According to the Department for Business Innovation & Skills, there are currently over two million ‘contractors’ working in the construction industry in the UK. Just to confuse things, a ‘contractor’ in this context is not a construction business – like Balfour Beatty or Costain – but an individual trader who provides services to a client (which of course might indeed be a building contractor such as Balfour Beatty or Costain).
Genuine sole traders will not be affected by changes to the IR35 tax rule but for others IR35 is likely to have a huge impact when it’s rolled out to the private sector next April.
IR35 isn’t new; it was introduced in 2000 to ensure that self-employed contractors paid the correct income tax and national insurance. Until recently it was the contractor, or worker, who was held responsible for evaluating his or her own tax status – but therein lay a strong incentive for the contractor to cook the books. Because if the IR35 rules are found to apply, the individual will receive a net amount far less than if normal company tax rules apply.
The HMRC believes that there was widespread tax avoidance as a result. So in April 2017 it changed the rules so that where a contractor was hired by a public authority, the obligation to determine tax status and the associated tax risk moved from the worker to the client.
Now, from April 2020, the HMRC is extending these changes to the private sector, a move that will affect all businesses except for the smallest companies.
Employers are required to take “reasonable care” when assessing whether the freelance workers they employ fall within or outside the scope of IR35. It should be noted that the new rules coming into force next April will take precedence over the Construction Industry Scheme (CIS).
In March of this year, the government published a policy paper, Off-payroll working rules from April 2020, and started consultation on how the reform to the off-payroll working rules should be implemented within the private sector.
Although the roll-out has met with significant opposition, the government published draft legislation as part of the provisions for the Finance Bill 2020, confirming that IR35 is going ahead in the private sector as planned.
The new rules are designed to apply to contractors who operate through their own ‘personal services company’ (PSC) and will not apply to genuinely self-employed sole traders. Over the years, a fear of employment rights claims on the part of clients, coupled with the individual’s desire to maximise net income, has encouraged more and more companies to employ people through their own PSC.
Law firm Brookson Legal, which specialises in the IR35 tax rules, recently published a report, IR35: A Ticking Timebomb, that predicts considerable upheaval in the construction industry as a result of the new IR35 rules.
The study found that 75% of the construction, engineering, building and architectural businesses surveyed believe that the new rules will affect the number of contractors they hire, while 78% added that they are concerned that all or some of their contractors previously not captured by IR35 will now be.

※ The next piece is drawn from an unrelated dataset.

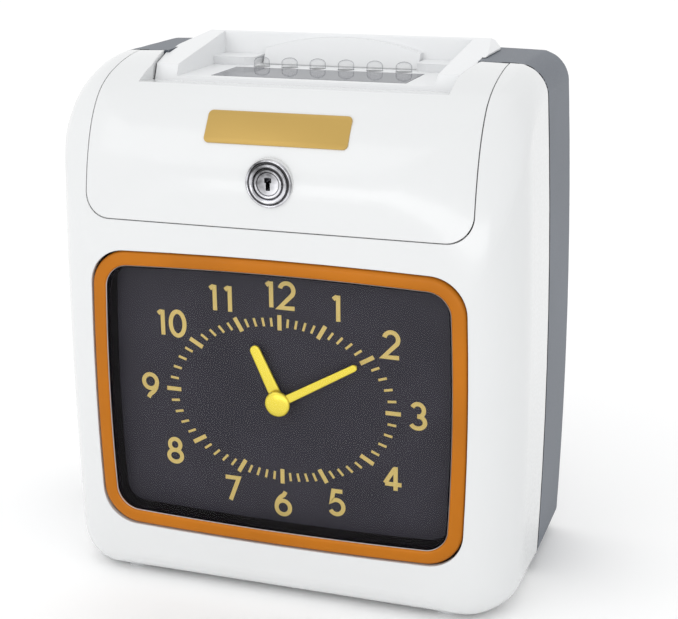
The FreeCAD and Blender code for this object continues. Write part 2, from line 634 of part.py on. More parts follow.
def make_lock():
    proud, flange, barrel, plug = (cell("lock_" + k) for k in ("proud", "flange", "barrel", "plug"))
    gap = cell("running_gap")
    turned("lock_barrel", [(plug + gap, -1.6), (plug + 1.6, -proud + 0.2), (flange - 1.2, -proud),
                           (flange, -1.4), (flange, -0.1), (barrel, -0.1), (barrel, 22), (plug + gap, 22)],
           "y", z="lock_height")
    core = rod("lock_plug", "25.7", "y", y="-1.5", z="lock_height")
    slot = join(box("2.2", "14", "6.4", y="-3", z="lock_height - 3.2"),
                box("3.6", "14", "2.4", y="-3", z="lock_height + 0.6"))
    node(cut(core, slot), "lock_plug")
    arm = rounded(box("34", "2", "9", x="10.5", y="24.2", z="lock_height - 4.5"), 2.0,
                  lambda e: runs_along(e, "y"))
    node(arm, "lock_cam")
    nut = body("lock_nut", y="7.4", z="lock_height")
    outline = sketch(nut, "y")
    circle(outline, "lock_barrel + 3.2")
    circle(outline, "lock_barrel + 0.05")
    pad(nut, outline, "3")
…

More than half (51%) of firms also confirmed that IR35 is likely to encourage them to reduce the number of contractors they hire – potentially resulting in thousands of people losing out on work. Because of this, a further 42% believe there will be fewer contractors available.
This could have major consequences in terms of productivity and output as the sector is hugely reliant on the self-employed workforce. When Brookson Legal asked about the main benefit of hiring contractors, 64% of businesses cited their flexibility on projects and support at peak times.
The report found that the biggest fears about IR35 were losing skilled contractors and freelancers (44%), wrongly placing workers inside or outside the IR35 rules (31%) and an increase in costs (26%).
But what about these self-employed contractors themselves? One self-employed electrician told Brookson Legal: “Forcing contractors into paid employment would destroy the construction industry. However, the impact won’t just be felt solely by us as contractors, but the whole economy. Firms will struggle as they won’t have the cashflow they need.”
But it’s not all doom and gloom, says Brookson Legal’s managing director Joe Tully. “We also found that over half (56%) of construction, engineering, building and architectural businesses understand their exposure to IR35 in terms of the proportion of contractors that will fall inside IR35.”
To help prepare for the changes, a company’s first priority should be to conduct an audit of its contractor workforce, says Tully: “For many, an audit will bring a sigh of relief with limited IR35 exposure, while others may find the employment status of some of their contractors much harder to determine.”
Tully recommends seeking out legal advice to help lift the burden of responsibility and provide peace of mind. “By undertaking proper audits and seeking expert advice, firms will be able to illustrate that they are taking ‘reasonable care’ with their IR35 assessments and will almost certainly find that the impact of IR35 is not as far-reaching as they first feared,” he says.